↓

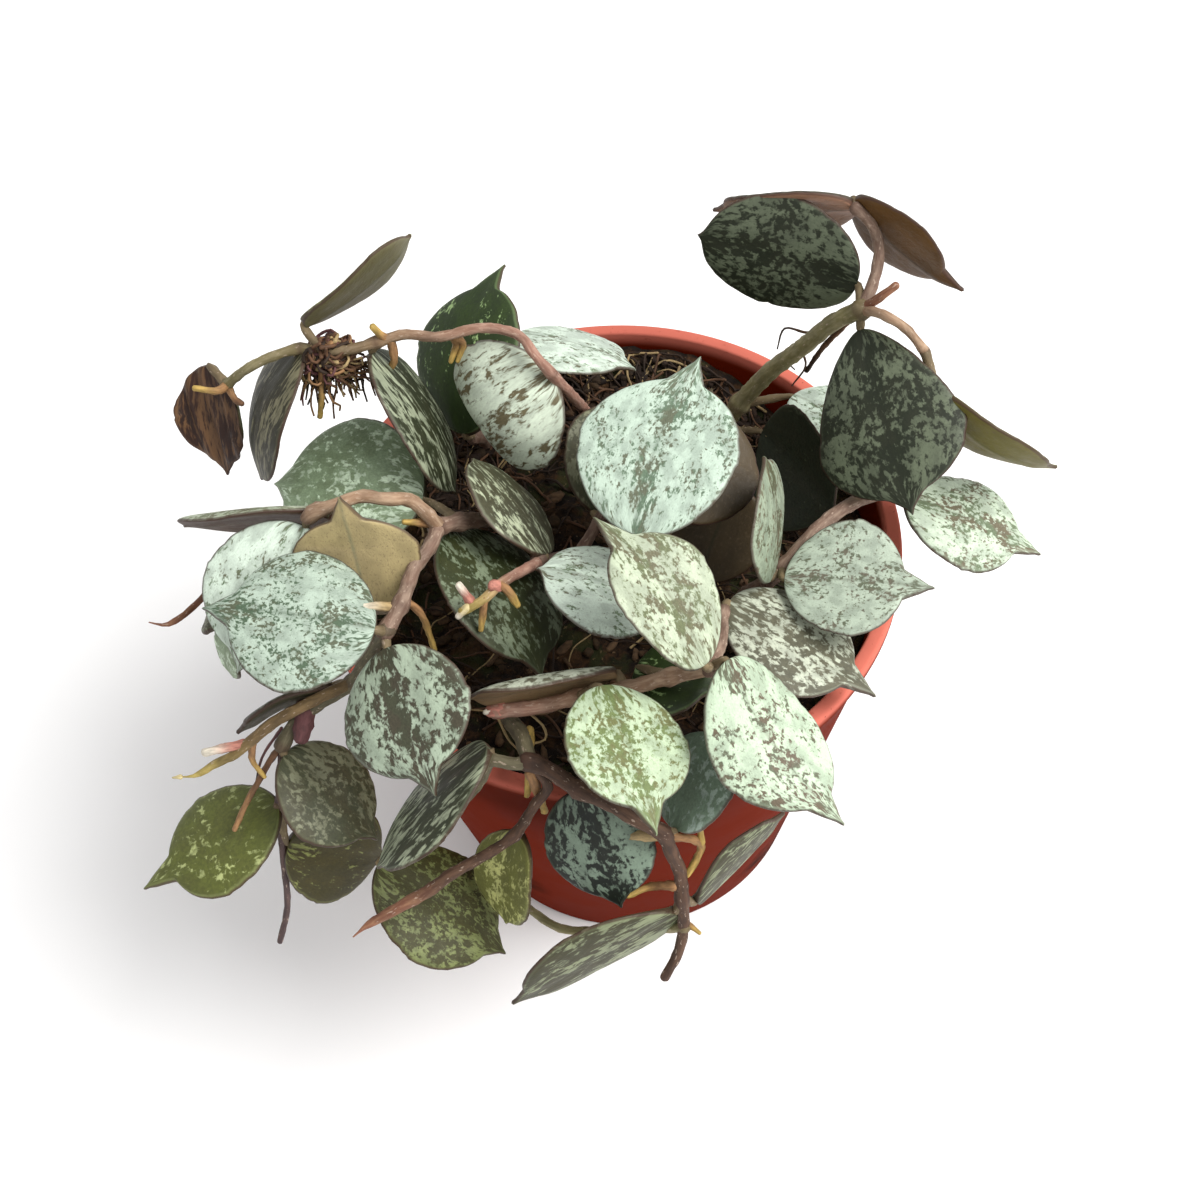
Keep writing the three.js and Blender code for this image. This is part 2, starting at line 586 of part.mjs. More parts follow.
const plant = new THREE.Group();
plant.add(named('pot', pot(), FINISH.pot));
plant.add(named('potting_mix', pottingMix(), FINISH.mix));
Object.entries(VINES).forEach(([name, parts]) => plant.add(named(name, vine(parts), FINISH.vine)));

export default plant;
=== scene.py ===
"""Looks of a potted silver Hoya curtisii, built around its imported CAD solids.

The plan tables are in millimetres, in the frame of the CAD part. The meshes are in metres.
"""

from __future__ import annotations

import logging
import math
from dataclasses import dataclass
from enum import Enum

import bpy
import numpy as np
from mathutils import Matrix, Vector

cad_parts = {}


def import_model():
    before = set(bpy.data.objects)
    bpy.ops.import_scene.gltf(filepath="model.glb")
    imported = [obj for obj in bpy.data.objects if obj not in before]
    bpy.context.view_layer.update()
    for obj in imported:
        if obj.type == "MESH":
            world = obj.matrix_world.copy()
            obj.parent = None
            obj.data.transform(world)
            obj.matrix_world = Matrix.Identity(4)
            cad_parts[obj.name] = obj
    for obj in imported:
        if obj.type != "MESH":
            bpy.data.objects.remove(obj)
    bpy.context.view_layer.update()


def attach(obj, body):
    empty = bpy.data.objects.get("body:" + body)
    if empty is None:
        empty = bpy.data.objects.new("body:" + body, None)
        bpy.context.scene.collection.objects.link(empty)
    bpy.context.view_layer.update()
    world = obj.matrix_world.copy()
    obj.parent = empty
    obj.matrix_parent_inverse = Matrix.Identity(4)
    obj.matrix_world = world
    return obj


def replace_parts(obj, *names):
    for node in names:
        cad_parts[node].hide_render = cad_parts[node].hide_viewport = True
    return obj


Point = tuple[float, float, float]
Colour = tuple[float, float, float, float]
Face = tuple[int, ...]
Span = tuple[float, float]
Socket = bpy.types.NodeSocket
Material = bpy.types.Material
Object = bpy.types.Object

log = logging.getLogger("hoya")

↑

SET PROBLEM
Start at the line with "Object.entries(VINES).forEach(([name, parts]) =>" and stop after the line with "Object = bpy.types.Object". Repeat exactly the lines in that range.

WRITTEN ANSWER
Object.entries(VINES).forEach(([name, parts]) => plant.add(named(name, vine(parts), FINISH.vine)));

export default plant;
=== scene.py ===
"""Looks of a potted silver Hoya curtisii, built around its imported CAD solids.

The plan tables are in millimetres, in the frame of the CAD part. The meshes are in metres.
"""

from __future__ import annotations

import logging
import math
from dataclasses import dataclass
from enum import Enum

import bpy
import numpy as np
from mathutils import Matrix, Vector

cad_parts = {}


def import_model():
    before = set(bpy.data.objects)
    bpy.ops.import_scene.gltf(filepath="model.glb")
    imported = [obj for obj in bpy.data.objects if obj not in before]
    bpy.context.view_layer.update()
    for obj in imported:
        if obj.type == "MESH":
            world = obj.matrix_world.copy()
            obj.parent = None
            obj.data.transform(world)
            obj.matrix_world = Matrix.Identity(4)
            cad_parts[obj.name] = obj
    for obj in imported:
        if obj.type != "MESH":
            bpy.data.objects.remove(obj)
    bpy.context.view_layer.update()


def attach(obj, body):
    empty = bpy.data.objects.get("body:" + body)
    if empty is None:
        empty = bpy.data.objects.new("body:" + body, None)
        bpy.context.scene.collection.objects.link(empty)
    bpy.context.view_layer.update()
    world = obj.matrix_world.copy()
    obj.parent = empty
    obj.matrix_parent_inverse = Matrix.Identity(4)
    obj.matrix_world = world
    return obj


def replace_parts(obj, *names):
    for node in names:
        cad_parts[node].hide_render = cad_parts[node].hide_viewport = True
    return obj


Point = tuple[float, float, float]
Colour = tuple[float, float, float, float]
Face = tuple[int, ...]
Span = tuple[float, float]
Socket = bpy.types.NodeSocket
Material = bpy.types.Material
Object = bpy.types.Object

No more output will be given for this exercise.